We saw this with bitcoin on its last push to $20k. Whether China was banning crypto or lifting the ban it went up. Whether hackers comprised exchanges or record sign-ups went up. When it became a victim of its own success and the network couldn’t handle the numbers of incoming transactions, it went up. Then, when community in-fighting about how to remedy the congestion led to development grinding to a halt, it went up. Even after several contentious bitcoin hard forks that spawned rival cryptocurrencies, it still went up.

Taking an informed position in such an environment is almost impossible. Those on the side-lines, or in uncorrelated assets, simply lose out. Those shorting lose their shirts - even if there was a terrifically good reason to short - and the only option left is to be long and thus provide further fuel to the fire.

3. Does its chart look a bit like this?

The third item on our checklist is all about the technicals. You don’t have to be a professional analyst to be able to spot patterns like the one above. Known and revered by traders across the globe, the image above describes what your typical market cycle looks like on the chart. It also labels the various peaks and troughs with the types of psychological sentiment that prevail at the time. It’s uncanny how closely real-world cycles - individual stocks or entire sectors - can resemble the above image.

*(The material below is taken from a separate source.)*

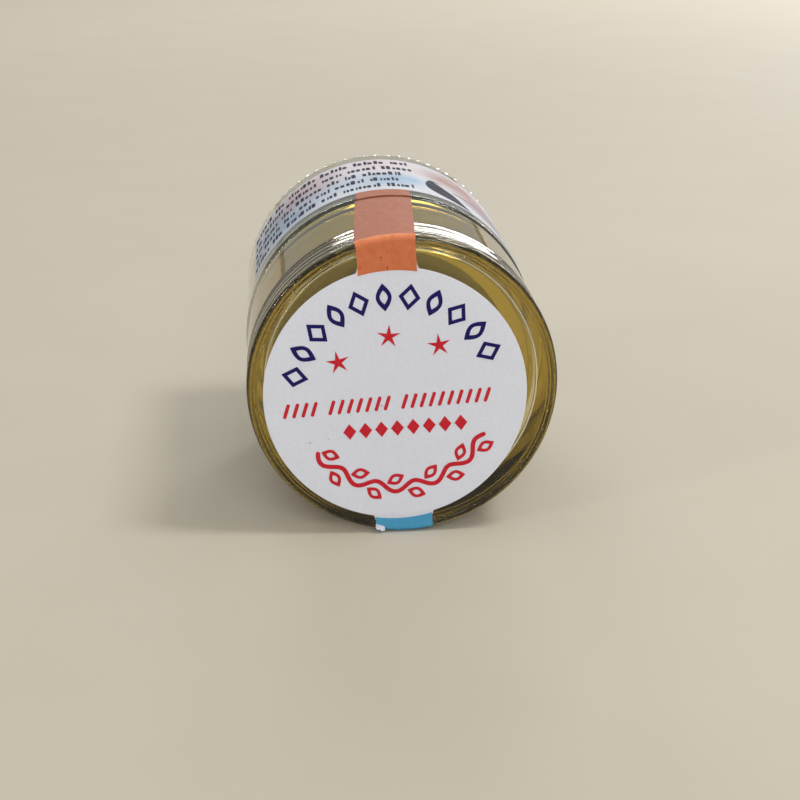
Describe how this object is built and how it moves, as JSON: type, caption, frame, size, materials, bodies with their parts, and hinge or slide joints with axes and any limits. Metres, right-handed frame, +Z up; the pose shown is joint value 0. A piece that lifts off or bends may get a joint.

We’ve circled the bubble phase of the cycle. In order to draw your attention to the fact that there’s very little consolidation that takes place once a bubble gets started. In other words, it more or less goes straight up without coming back down to re-test former highs. Another thing to look out for is that most of the buying takes place at the top. You can see this from the size of the green bars that go from optimism to euphoria. It may seem counterintuitive for most of the money to be coming in at the top but it is classic bubble behaviour, everyone piling in right before the party is about to end.

This ties into our first point, that people buying at these inflated levels are naturally the ones furthest from the action. These are the ones who find out about it last, usually after the media starts its heavy coverage. A good way to ask yourself whether you’re about to become one of these people is to slow down. Stop worrying that the opportunity of a lifetime is about to slip away and check what the price action looks like when plotted on a chart. Does it go straight up without any corrections? How far and for how long? Never forget that when you counterintuitively buy at the top of a bubble. You’re the dumb money that’s buying from the smart money that bought way back in the disbelief and hope stages.

One more thing

People make and lose fortunes in bubbles all the time. Some of those bubbles, like tulips, pop and never reflate again. Others trade at lows for extended periods before the market starts seeing the underlying assets as oversold. Whilst traders start piling back in again. Then the next cycle usually dwarfs the last one.

Housing works exactly like this, so even ask these 3 questions questions about investing before you invest in real estate. Also, the tech bubble of the late 1990s is another example. Whereas, the cryptocurrencies are arguably looking like they may be in the early stages of yet another cycle. The point is if what you’re investing in is worthwhile and here to stay, there’s no rush. Take some time to research where the price currently is in this cycle and plan from there. Remember, if you don’t know who the dumb money is, then it’s probably you.